Le shadow IT au cœur des préoccupations des RSSI
“Les hackeurs essaient de se cacher dans le bruit.” Et l’IA n’est pas prête de remplacer l’homme.
“Le plus gros problème du RSSI aujourd’hui, c’est le shadow IT”, affirme Vincent Le Toux. Comprenez le fait pour les salariés d’utiliser des logiciels ou des plateformes grand public à des fins professionnelles.
“Il faut une véritable approche comportementale du métier. En gros, nous avons 10 % de notre métier sur la technologie et 90 % sur le comportement, la sensibilisation des utilisateurs…”
Il est vrai que les IA sont encore loin de passer le fameux test de Turing.
Dans un article de 1950 (.pdf en anglais), le mathématicien avait imaginé un test permettant de distinguer une intelligence humaine d’une intelligence l’imitant.
Augmenter les capacités de défense de l’entreprise
Pour autant, pour Arnaud Tanguy, RSSI chez Axa Investment Managers, “l’IA permet de renforcer les capacités de défense de l’entreprise, particulièrement dans l’anticipation et l’analyse”.
Yann Girard, RSSI des Réseaux de banque de détail en France de la Société Générale, confirme de son côté les progrès réalisés grâce à l’intelligence artificielle.
Avant le machine learning, il existait déjà des mécanismes de détection de fraude, mais depuis 2 ans, la banque s’est engagée, avec l’aide du doctorant dans la recherche sur le sujet.
La sécurité, facteur d’innovation
“Grâce à des combinaisons de règles nous arrivons à lutter contre le phishing et l’ingénierie sociale.”
La démarche a d’ailleurs valu au groupe de travail un prix de l’innovation en Interne.
“La sécurité a ainsi pu être vue et vécue comme un facteur d’innovation”, se félicite-t-il.
Avec à l’arrivée un retour sur investissement.
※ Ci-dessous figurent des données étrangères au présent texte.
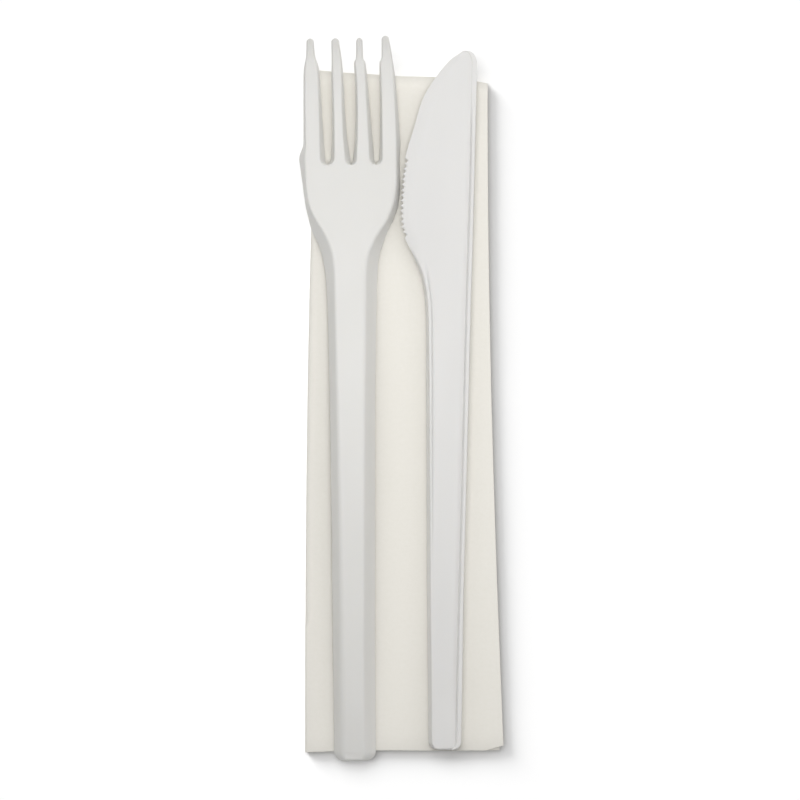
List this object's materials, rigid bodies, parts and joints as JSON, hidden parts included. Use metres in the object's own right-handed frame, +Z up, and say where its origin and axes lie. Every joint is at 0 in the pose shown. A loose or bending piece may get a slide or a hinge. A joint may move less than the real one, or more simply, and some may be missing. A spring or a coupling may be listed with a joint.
{
  "type": "reusable cutlery set",
  "caption": "Moulded fork and serrated knife lying side by side on a folded paper napkin, ready for a place at table.",
  "frame": {"origin": "on the surface that the set lies on, under the middle of the set's box", "axes": "+Y along the set, from the butts of the handles to the tips, +X from the fork to the knife, +Z up"},
  "size_m": [0.0466, 0.165, 0.009],
  "materials": {
    "fork_plastic": "off-white moulded bioplastic, satin",
    "knife_plastic": "off-white moulded bioplastic, satin",
    "napkin_paper": "cream-white creped tissue paper, matte"
  },
  "bodies": {
    "root": {"fork": "fork_plastic", "knife": "knife_plastic", "napkin": "napkin_paper"}
  },
  "joints": []
}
Un ROI non négligeable puisqu’il y a maintenant une vingtaine de personnes travaillant sur le sujet “dont 10 data scientists”.
Arnaud Tanguy observe de son côté une baisse générale des ressources dans la profession et une tendance à l’automatisation que l’IA peut en partie combler.
L’IA, un outil d’attaque pour les hackeurs
“Le volume de données explose, nécessitant toujours plus de détection et d’analyse” mais ces phénomènes se heurtent à une “montée en gamme des attaquants qui utilisent eux-même l’IA”.
Ce que confirme Thierry Berthier, maître de conférence : “l’IA fournit des outils à la fois pour l’attaquant et pour la défense”.
“Dans certains cas, regrette-t-il, nous n’avons pas assez de données d’attaques et il faut pouvoir créer des données avec de l’IA.”
Et d’évoquer les combats d’IA aux États-Unis.
Toujours l’humain derrière
Pour Yann Girard, l’avancée de l’IA permet à l’humain d’aller plus vite.
“Mais il reste encore beaucoup de faux positifs qui nécessitent de l’humain derrière, nous n’avons pas encore de l’automatisme de bout en bout.”
Alors comment s’assurer qu’il n’y a pas de dérives ?
Pour Vincent Le Toux (Engie), il faut revenir aux fondamentaux du métier de RSSI, c’est-à-dire à l’analyse de risque.